> [REQUIREMENTS]:
Below is a block of records. Copy every line in it that contains the word "piece".

> [Stored entries]:
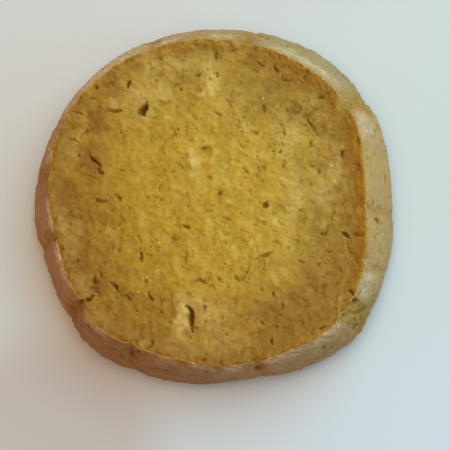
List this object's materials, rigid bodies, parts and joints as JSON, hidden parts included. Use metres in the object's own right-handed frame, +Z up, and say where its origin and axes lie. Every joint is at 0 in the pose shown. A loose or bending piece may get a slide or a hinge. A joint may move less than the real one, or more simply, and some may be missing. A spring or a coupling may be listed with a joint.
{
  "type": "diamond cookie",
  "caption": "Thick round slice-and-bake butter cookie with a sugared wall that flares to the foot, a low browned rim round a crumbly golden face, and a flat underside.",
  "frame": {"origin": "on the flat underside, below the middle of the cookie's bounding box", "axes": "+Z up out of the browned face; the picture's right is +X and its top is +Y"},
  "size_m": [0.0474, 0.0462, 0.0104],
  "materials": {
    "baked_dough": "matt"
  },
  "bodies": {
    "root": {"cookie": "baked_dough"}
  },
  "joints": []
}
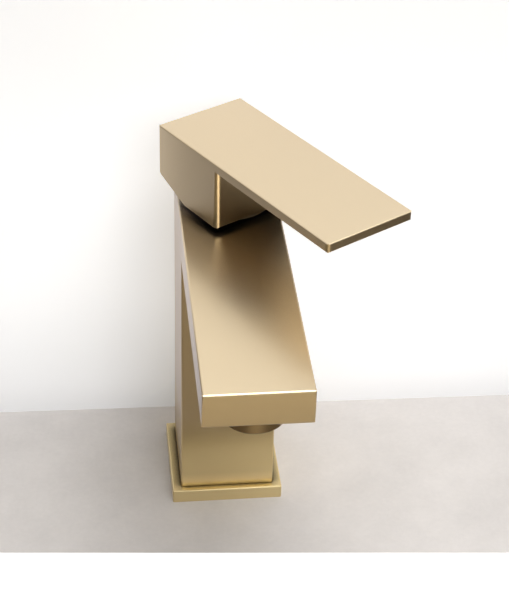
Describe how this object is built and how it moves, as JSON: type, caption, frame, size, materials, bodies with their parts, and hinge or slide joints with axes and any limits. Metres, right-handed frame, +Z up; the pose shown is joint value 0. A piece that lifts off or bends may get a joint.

> [TASK RESULT]:
List this object's materials, rigid bodies, parts and joints as JSON, hidden parts included. Use metres in the object's own right-handed frame, +Z up, and say where its origin and axes lie. Every joint is at 0 in the pose shown. A loose or bending piece may get a slide or a hinge. A joint may move less than the real one, or more simply, and some may be missing. A spring or a coupling may be listed with a joint.
Describe how this object is built and how it moves, as JSON: type, caption, frame, size, materials, bodies with their parts, and hinge or slide joints with axes and any limits. Metres, right-handed frame, +Z up; the pose shown is joint value 0. A piece that lifts off or bends may get a joint.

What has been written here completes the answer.